Single by María Becerra

from the album La Nena de Argentina
- Language: Spanish
- English title: "Automatic"
- Released: 8 September 2022
- Genre: Reggaeton
- Length: 2:55
- Label: 300
- Songwriter: María Becerra
- Producer: Nico Cotton

María Becerra singles chronology
| "Discoteka" (2022) | "Automático" (2022) | "Lokita" (2022) |

= Automático =

2022 single by María Becerra

"Automático" (Spanish for "Automatic") is a song by Argentine singer-songwriter María Becerra. It was written by Becerra and produced by Nico Cotton. The song was released on 8 September 2022, as the second single from her second studio album, La Nena de Argentina. It was nominated for Best Reggaeton Performance at the 24th Annual Latin Grammy Awards.

== Background ==
The song was first teased in July 2022, where María Becerra shared through an Instagram live transmission a part of the song. She described the song as an "old school reggaeton" and confirmed that the song would be released in September of that year.

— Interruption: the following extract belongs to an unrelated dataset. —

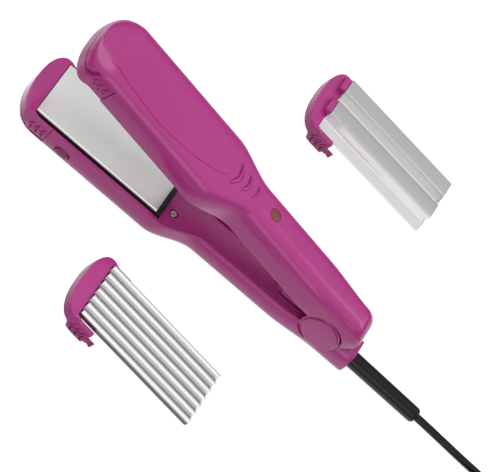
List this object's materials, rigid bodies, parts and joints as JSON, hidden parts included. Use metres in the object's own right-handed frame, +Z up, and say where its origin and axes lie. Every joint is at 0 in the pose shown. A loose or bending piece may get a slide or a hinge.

On 5 September 2022, the released date and cover art were revealed through Becerra's social media platforms. The song was released on 8 September 2022.

== Critical reception ==
Jessica Roiz from Billboard stated "Becerra pays homage to old-school reggaeton in her new single".

Alba Navarro from Los 40 commended the song, saying "As [Becerra] stated, this could be one of the best songs she has ever released".

== Commercial performance ==
In Argentina, the song debuted at number 5 on the Billboard Argentina Hot 100 during the tracking week of 25 September 2022. The following week the song would reach a new peak of number 4. On the week of 22 October 2022, the song reached its peak and the top three for the first time at number 3.

== Music video ==
The music video for "Automático", directed by Julián Levy and was released simultaneously with the song on 8 September 2022.

== Live performances ==
Becerra promoted the song at the Los40 Music Awards on 4 November 2022. The song was later performed at the TikTok awards on 31 January 2023. The song was also performed as part of her set list for her concert tour, Animal Tour.

== Charts ==

| Chart (2022) | Peak position |
|---|---|
| Argentina (Argentina Hot 100) | 3 |
| Spain (PROMUSICAE) | 18 |
| Uruguay (Monitor Latino) | 2 |

== Certifications ==

Certifications for "Automático"
| Region | Certification | Certified units/sales |
| Spain (Promusicae) | Platinum | 60,000^{‡} |
| Mexico (AMPROFON) | Gold | 70,000^{‡} |
| United States (RIAA) | Platinum (Latin) | 60,000^{‡} |
^{‡} Sales+streaming figures based on certification alone.